* **Work to be completed**
Write out exactly the lines from the line with "Keep writing the" through the line with "return np.array(kept)", including both, and nothing more.
==== Data for processing
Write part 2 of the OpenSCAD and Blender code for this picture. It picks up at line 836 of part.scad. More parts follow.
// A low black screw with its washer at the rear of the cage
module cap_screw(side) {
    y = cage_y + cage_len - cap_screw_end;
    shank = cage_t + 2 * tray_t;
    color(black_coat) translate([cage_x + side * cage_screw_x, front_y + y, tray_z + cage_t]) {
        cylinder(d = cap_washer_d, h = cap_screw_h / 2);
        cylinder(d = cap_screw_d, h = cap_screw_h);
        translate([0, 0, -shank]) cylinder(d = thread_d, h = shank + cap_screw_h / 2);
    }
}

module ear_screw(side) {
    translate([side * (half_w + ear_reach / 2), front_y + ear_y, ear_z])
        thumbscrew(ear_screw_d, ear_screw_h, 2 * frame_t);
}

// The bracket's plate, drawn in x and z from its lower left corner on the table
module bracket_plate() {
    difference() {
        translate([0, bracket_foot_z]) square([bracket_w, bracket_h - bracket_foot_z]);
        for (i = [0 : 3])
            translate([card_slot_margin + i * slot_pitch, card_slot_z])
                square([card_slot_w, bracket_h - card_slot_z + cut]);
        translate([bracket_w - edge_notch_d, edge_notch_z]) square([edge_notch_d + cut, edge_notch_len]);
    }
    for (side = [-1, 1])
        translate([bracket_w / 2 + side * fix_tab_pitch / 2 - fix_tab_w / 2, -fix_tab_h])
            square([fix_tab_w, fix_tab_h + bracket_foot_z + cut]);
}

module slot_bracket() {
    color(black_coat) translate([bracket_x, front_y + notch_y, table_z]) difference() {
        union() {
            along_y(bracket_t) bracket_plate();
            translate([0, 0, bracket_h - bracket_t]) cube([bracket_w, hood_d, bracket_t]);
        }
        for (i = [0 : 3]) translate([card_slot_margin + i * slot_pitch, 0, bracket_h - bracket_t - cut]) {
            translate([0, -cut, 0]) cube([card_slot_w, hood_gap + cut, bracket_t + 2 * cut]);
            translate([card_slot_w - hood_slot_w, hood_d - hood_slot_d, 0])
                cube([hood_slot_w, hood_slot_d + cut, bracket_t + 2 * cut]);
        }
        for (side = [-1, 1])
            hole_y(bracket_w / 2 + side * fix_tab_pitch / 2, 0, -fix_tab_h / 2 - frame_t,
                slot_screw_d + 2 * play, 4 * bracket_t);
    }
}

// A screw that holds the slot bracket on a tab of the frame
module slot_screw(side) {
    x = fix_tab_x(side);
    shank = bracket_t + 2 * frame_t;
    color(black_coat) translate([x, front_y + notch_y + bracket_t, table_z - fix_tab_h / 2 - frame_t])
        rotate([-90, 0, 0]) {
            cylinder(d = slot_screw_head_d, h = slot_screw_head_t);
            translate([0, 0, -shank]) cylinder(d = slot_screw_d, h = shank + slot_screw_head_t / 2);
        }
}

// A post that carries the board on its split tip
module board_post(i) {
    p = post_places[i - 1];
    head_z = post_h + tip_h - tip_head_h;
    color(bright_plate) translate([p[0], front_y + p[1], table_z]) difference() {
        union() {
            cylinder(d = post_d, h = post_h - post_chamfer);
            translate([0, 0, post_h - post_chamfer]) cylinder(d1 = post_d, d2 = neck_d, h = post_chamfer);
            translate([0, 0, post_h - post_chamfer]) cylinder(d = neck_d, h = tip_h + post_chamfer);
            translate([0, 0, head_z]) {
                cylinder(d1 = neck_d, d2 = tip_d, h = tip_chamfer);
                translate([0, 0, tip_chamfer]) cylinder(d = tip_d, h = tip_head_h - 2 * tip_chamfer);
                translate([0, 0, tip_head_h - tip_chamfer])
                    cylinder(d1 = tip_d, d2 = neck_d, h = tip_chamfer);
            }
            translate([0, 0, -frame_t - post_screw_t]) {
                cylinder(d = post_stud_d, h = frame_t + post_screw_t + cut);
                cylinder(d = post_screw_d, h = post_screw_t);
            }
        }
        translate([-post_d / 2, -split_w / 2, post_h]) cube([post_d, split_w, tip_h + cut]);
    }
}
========
==== Data for processing
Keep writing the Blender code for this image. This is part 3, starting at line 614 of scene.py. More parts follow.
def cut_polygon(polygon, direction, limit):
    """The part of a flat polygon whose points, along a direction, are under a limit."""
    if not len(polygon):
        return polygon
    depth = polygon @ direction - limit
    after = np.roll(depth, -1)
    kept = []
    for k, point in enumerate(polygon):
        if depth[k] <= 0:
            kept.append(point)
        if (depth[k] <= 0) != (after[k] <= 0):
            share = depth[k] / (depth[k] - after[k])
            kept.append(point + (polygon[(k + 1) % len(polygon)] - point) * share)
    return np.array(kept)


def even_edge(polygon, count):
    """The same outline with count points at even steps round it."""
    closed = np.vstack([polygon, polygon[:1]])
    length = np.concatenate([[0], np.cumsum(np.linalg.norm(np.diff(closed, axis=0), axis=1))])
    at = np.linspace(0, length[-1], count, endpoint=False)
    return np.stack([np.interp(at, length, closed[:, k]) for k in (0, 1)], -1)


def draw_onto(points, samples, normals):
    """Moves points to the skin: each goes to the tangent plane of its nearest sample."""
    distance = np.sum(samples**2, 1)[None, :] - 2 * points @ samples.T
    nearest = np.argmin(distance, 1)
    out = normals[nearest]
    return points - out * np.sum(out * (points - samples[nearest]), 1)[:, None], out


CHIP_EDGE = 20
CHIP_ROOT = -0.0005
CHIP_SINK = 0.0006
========
* **Written solution**
Keep writing the Blender code for this image. This is part 3, starting at line 614 of scene.py. More parts follow.
def cut_polygon(polygon, direction, limit):
    """The part of a flat polygon whose points, along a direction, are under a limit."""
    if not len(polygon):
        return polygon
    depth = polygon @ direction - limit
    after = np.roll(depth, -1)
    kept = []
    for k, point in enumerate(polygon):
        if depth[k] <= 0:
            kept.append(point)
        if (depth[k] <= 0) != (after[k] <= 0):
            share = depth[k] / (depth[k] - after[k])
            kept.append(point + (polygon[(k + 1) % len(polygon)] - point) * share)
    return np.array(kept)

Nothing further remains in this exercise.